I need to generate random
PIN and
PUK codes which will be used in
SIM profiles. The codes will typically be between 4 and 8 digits.
The random source is a
HSM and is accessed over a HTTP/2 based network connection (actually
gRPC). The cost to call the HSM is high compared to the cost of the number of bytes being requested (for example, to get 20 bytes, it is way more costly to make 20 single bytes requests compared to one 20 byte request). The random digit strings must have the same degree of
randomness as the bytes provided by the HSM.
There is also a requirement to use
Java 11.
I have found two solutions which seem to work well, but I would be interested in hearing about any other ideas, or suggestion on how to improve what I am done.
The first approach is to use a BigInteger, constructed from an array of random bytes large enough to create a value with sufficient length, and then use the last
n digits of the
String representation. Since the String representation does not include leading zero, they may need to prepended to returned value.

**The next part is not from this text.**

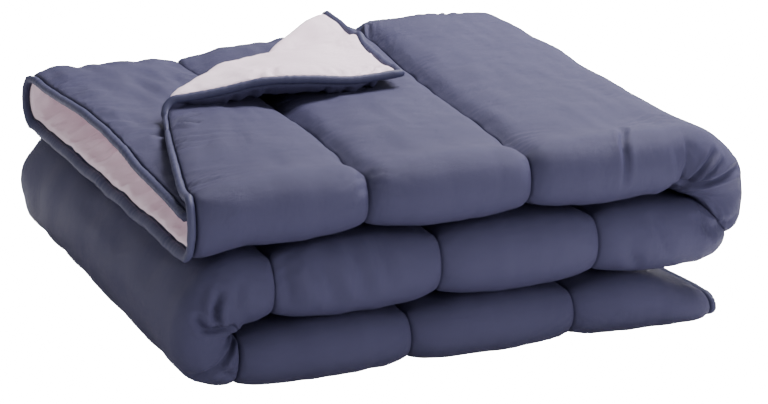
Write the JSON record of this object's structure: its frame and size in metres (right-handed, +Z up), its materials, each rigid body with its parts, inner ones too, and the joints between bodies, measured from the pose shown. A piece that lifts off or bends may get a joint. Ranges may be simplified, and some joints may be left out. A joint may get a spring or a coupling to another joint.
{
  "type": "bed comforter",
  "caption": "Channel-quilted bed comforter with cord edging, folded into a thick stack, one loose corner turned back over its top.",
  "frame": {"origin": "middle of the folded stack's footprint, on the floor", "axes": "+X along the folded strips, towards the right turn; +Y from the front roll to the back rolls; +Z up"},
  "size_m": [0.7546, 0.732, 0.3094],
  "materials": {
    "face_cloth": "slate blue brushed microfibre with a soft sheen",
    "edge_cloth": "dark slate blue microfibre over cord"
  },
  "bodies": {
    "root": {"quilt": "face_cloth", "edge_cord": "edge_cloth"}
  },
  "joints": []
}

I found that if the number of bytes used was too small, then the distribution would be biased, favouring the lower-order digits.
The other approach was to split the bytes in to nibbles/semi-octets, and filter-out any values greater than 9. Doing this, there is the chance that a large number (potentially all) of the bytes provided could contain nibble values which were larger than 9, so it is not possible to predict how many bytes would be needed from the HSM in-advance. I implemented a stateful supplier which would request a number of bytes based on a hint, filter them, and then provide one at a time them as required, If the demand exhausted the number of stored filtered values, it would request another lot of bytes.
Both implementations perform similarly in terms if distribution and execute time, but the using BigInteger around 50% faster.